I was, however, under the assumption that the following code would not contain a data race:
#include <memory>
#include <semaphore>
#include <thread>
void foo(std::shared_ptr<int>* in, std::binary_semaphore* flag, int* out)
{
int temp;
{
std::shared_ptr<int> in_copy = *in; //copy shared ptr
flag->release(); //notify parent thread that copy has finished
temp = *in_copy; //read value from shared ptr
//in_copy is destructed
}
*out = temp; //copy value from shared ptr into out
}
int bar()
{
int out_value;
std::binary_semaphore flag{ 0 };
std::thread t1;
{
//create shared_ptr and pass to thread
std::shared_ptr<int> in_value = std::make_shared<int>(15);
t1 = std::thread{ &foo, &in_value, &flag, &out_value };
flag.acquire(); //wait for thread to copy shared_ptr
//in_value is destroyed
}
t1.join(); //wait for thread to finish
return out_value;
}
Specifically, I'm worried that the line *out = temp;
could constitute a data race, which would be the case if the compiler could legally move the initial read of temp forward past the shared_ptr destructor (at least in the case where the shared object isn't destructed on t1), making the definition of foo effectively (with some elaboration functions):
void foo(std::shared_ptr<int>* in, std::binary_semaphore* flag, int* out)
{
//copy shared ptr
__refcount* in_refcount = in->get_refcount();
in_refcount->increment();
int* in_copy = in->get();
flag->release(); //notify parent thread that copy has finished
if (in_refcount->decrement_and_check_zero())
{
*out = *in_copy;
destroy in_copy;
}
else
{
*out = *in_copy;
}
}
There's a data race here in the else branch, because it's possible that between the call to in_refcount->decrement_and_check_zero()
and *in_copy
, there's an opportunity for the other thread to delete the shared_ptr object, therefore meaning that *in_copy
could end up reading from an object whose lifetime has ended.
So the question now becomes "is this a legal transformation?" None of the three big standard library implementations allow this, because in those the decrement of the refcount is a release operation, therefore preventing the read of temp = *in_copy
to be moved past the destructor of the shared_ptr.
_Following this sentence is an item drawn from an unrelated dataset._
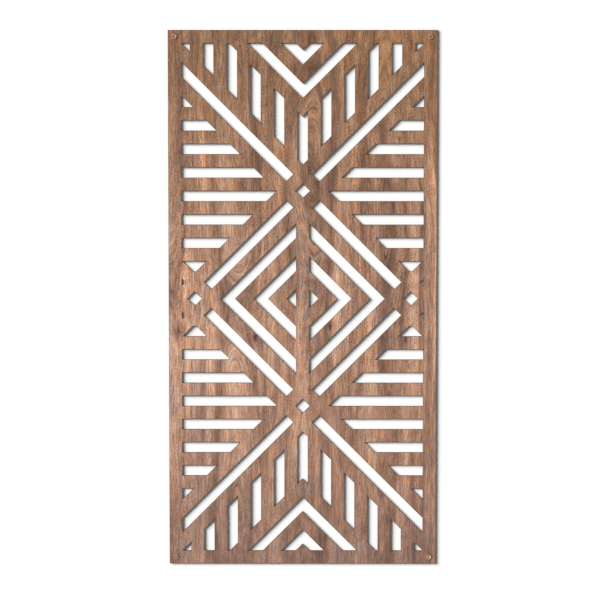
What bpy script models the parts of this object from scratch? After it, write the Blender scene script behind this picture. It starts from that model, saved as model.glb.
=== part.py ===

A happens-before relationship is established between the read and the decrement of the refcount, and by virtue of being conditional on the result of the decrement the delete of the shared object also has a happens-after relationship with the decrement. Transitively this provides an inter-thread-happens-before relationship between the read from the shared object and it's destructor.
The big question that I have now is if the standard requires that such a relationship be established. Looking into the standard, there's a worrying silence on the ordering garantees of shared_ptr. All I can see regarding shared_ptr's relationship to ordering garantees are:
From [util.smartptr.shared]:
shared_ptr
implements semantics of shared ownership; the last remaining owner of the pointer is responsible for destroying the object- Changes in
use_count()
do not reflect modifications that can introduce data races
And from [util.smartptr.shared.dest]:
- after
*this
has been destroyed allshared_ptr
instances that shared ownership with*this
will report ause_count()
that is one less than its previous value
Those all seem to be effectively giving the reference count of shared_ptr similar semantics to relaxed atomics, although notably without actually naming them as atomic operations. The lack of naming them as atomic operations is notable because it means that we can't fall back on the standard rules for establishing inter thread ordering relationships, which are explicitly defined with regards to some atomic operation, and unlike mutex::lock() and mutex::unlock() shared_ptr doesn't seem to be explicitly called out as an example of an object with methods that act as though they were atomic objects.
Basically, I can't see anything in the wording of the standard that provides any guarantees that operations on an object owned by a shared_ptr (or any other objects whose lifetimes are bounded by the lifetime of the pointed to object, such as objects owned by a unique_ptr member of the shared object) have a happens-before relationship with the calling of the destructor of the shared object on a different thread, and therefore any code using shared_ptr needs to add additional synchronisation (i.e. barriers) whenever a shared_ptr goes out of scope in order to prevent data races between accesses of the object and the destructor of the object.
This seems wrong to me, since it would make shared_ptr nearly useless for a lot of purposes (basically any purpose except where the shared_ptr owned object is either known to always be destroyed by the accessing thread (in which case shared_ptr is not needed) or when the lifetime of the shared_ptr owned object is known to only be ended after some other synchronisation event on the accessing thread), but I can't find a way to interpret the standard where those ordering guarantees are mandated to be provided by the shared_ptr itself.
I'm hoping that I'm misunderstanding something here, and if so I'd love if someone could point out to me where exactly I'm reading this wrong.